• What you need to do: Your task is to repeat all of the material exactly.

• Collected data:
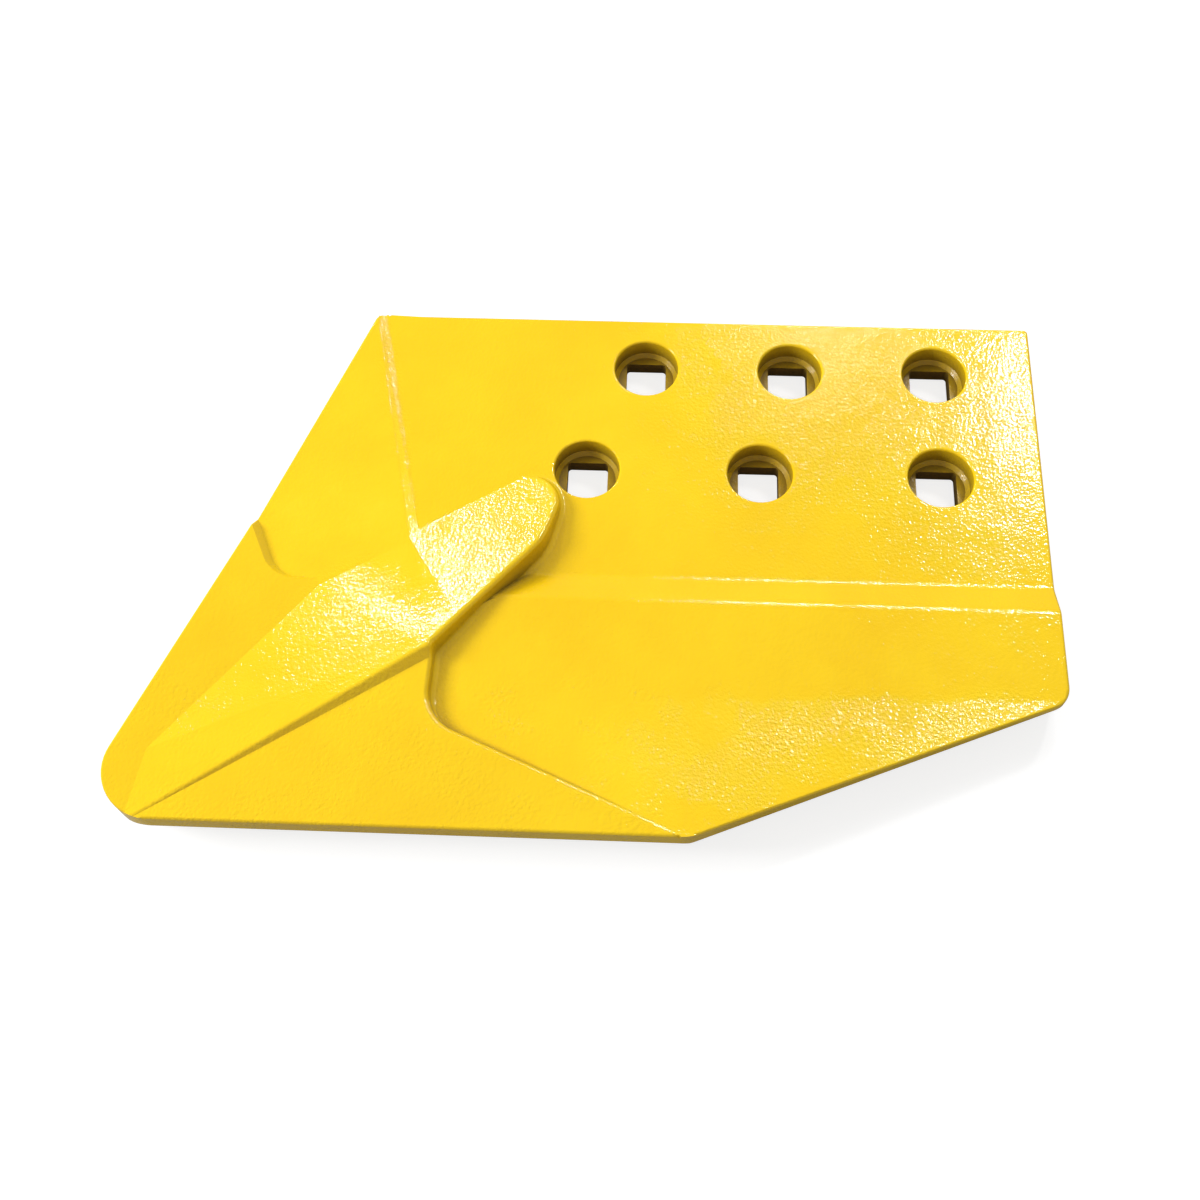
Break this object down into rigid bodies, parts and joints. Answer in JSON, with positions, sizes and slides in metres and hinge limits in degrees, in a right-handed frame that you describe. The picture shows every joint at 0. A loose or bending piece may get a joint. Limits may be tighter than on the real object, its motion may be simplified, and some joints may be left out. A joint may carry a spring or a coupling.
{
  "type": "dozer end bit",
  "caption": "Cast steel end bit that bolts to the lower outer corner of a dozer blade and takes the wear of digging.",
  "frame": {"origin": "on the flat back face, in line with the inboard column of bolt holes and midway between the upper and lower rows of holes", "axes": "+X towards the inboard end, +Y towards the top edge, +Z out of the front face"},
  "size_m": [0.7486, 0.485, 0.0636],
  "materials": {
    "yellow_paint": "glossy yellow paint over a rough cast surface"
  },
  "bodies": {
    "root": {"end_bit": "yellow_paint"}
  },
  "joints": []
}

• Result below:
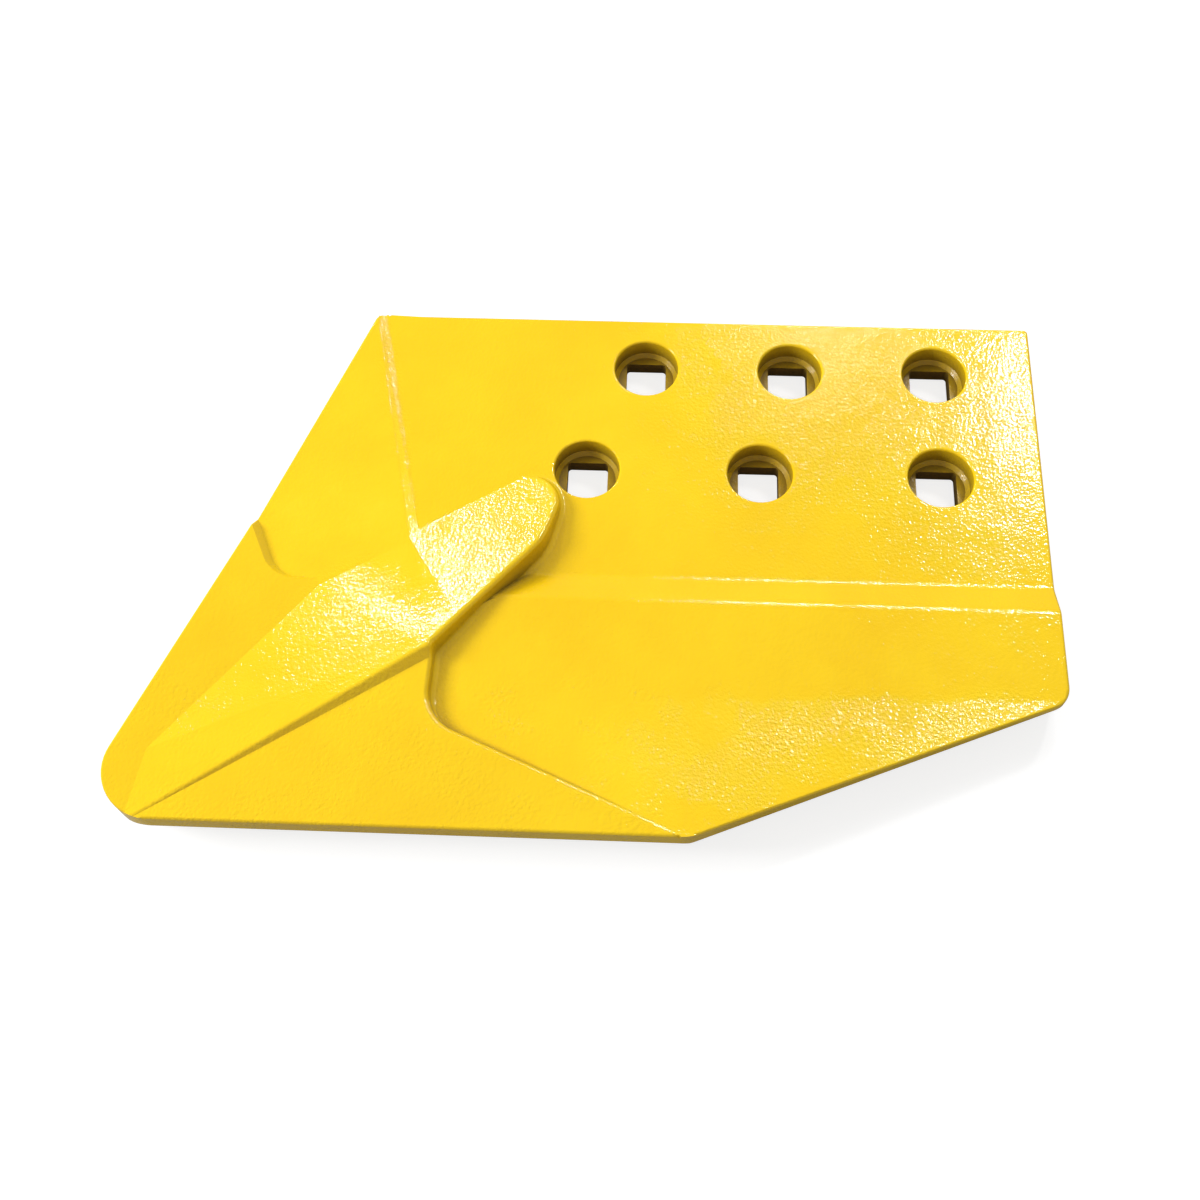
Break this object down into rigid bodies, parts and joints. Answer in JSON, with positions, sizes and slides in metres and hinge limits in degrees, in a right-handed frame that you describe. The picture shows every joint at 0. A loose or bending piece may get a joint. Limits may be tighter than on the real object, its motion may be simplified, and some joints may be left out. A joint may carry a spring or a coupling.
{
  "type": "dozer end bit",
  "caption": "Cast steel end bit that bolts to the lower outer corner of a dozer blade and takes the wear of digging.",
  "frame": {"origin": "on the flat back face, in line with the inboard column of bolt holes and midway between the upper and lower rows of holes", "axes": "+X towards the inboard end, +Y towards the top edge, +Z out of the front face"},
  "size_m": [0.7486, 0.485, 0.0636],
  "materials": {
    "yellow_paint": "glossy yellow paint over a rough cast surface"
  },
  "bodies": {
    "root": {"end_bit": "yellow_paint"}
  },
  "joints": []
}